**Directions**: Out of the lines in this data, how many include "axes"? Give the number and nothing else.
[Begin Data for processing]
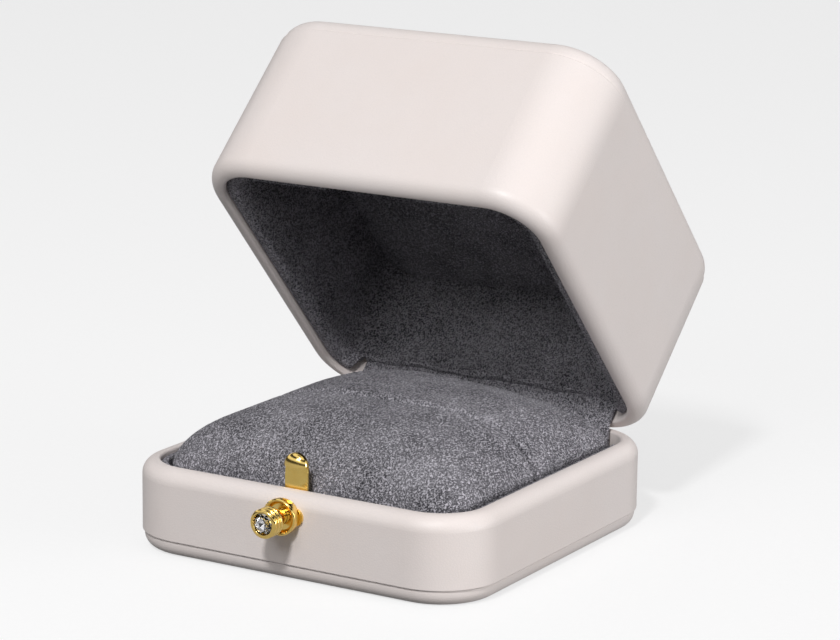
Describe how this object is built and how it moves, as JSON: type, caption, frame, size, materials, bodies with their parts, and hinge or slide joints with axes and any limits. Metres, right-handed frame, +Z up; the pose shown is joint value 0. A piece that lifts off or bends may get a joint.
[End Data for processing]
[Begin Data for processing]
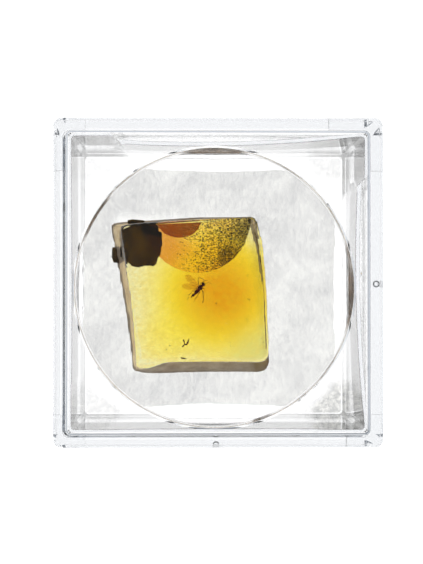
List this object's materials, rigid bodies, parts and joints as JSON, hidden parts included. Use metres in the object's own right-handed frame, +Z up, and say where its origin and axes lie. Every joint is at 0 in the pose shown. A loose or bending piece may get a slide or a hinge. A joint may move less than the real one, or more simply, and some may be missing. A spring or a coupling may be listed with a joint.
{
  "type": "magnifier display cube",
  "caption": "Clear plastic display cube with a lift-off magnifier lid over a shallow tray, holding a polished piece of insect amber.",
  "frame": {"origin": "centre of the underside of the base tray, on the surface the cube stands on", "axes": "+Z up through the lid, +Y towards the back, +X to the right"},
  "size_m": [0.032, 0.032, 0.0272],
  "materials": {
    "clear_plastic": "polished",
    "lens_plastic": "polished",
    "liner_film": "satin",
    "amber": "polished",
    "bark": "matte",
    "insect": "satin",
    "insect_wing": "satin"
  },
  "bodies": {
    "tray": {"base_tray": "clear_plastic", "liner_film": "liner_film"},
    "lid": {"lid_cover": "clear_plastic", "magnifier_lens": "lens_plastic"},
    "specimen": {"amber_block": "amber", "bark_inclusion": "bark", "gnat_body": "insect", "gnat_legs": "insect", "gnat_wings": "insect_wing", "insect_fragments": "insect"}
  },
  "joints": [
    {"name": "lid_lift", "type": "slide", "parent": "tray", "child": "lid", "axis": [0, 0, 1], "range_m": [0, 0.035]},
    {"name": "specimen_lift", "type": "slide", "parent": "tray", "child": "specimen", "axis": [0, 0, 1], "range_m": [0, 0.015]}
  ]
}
[End Data for processing]
**Final answer**: 3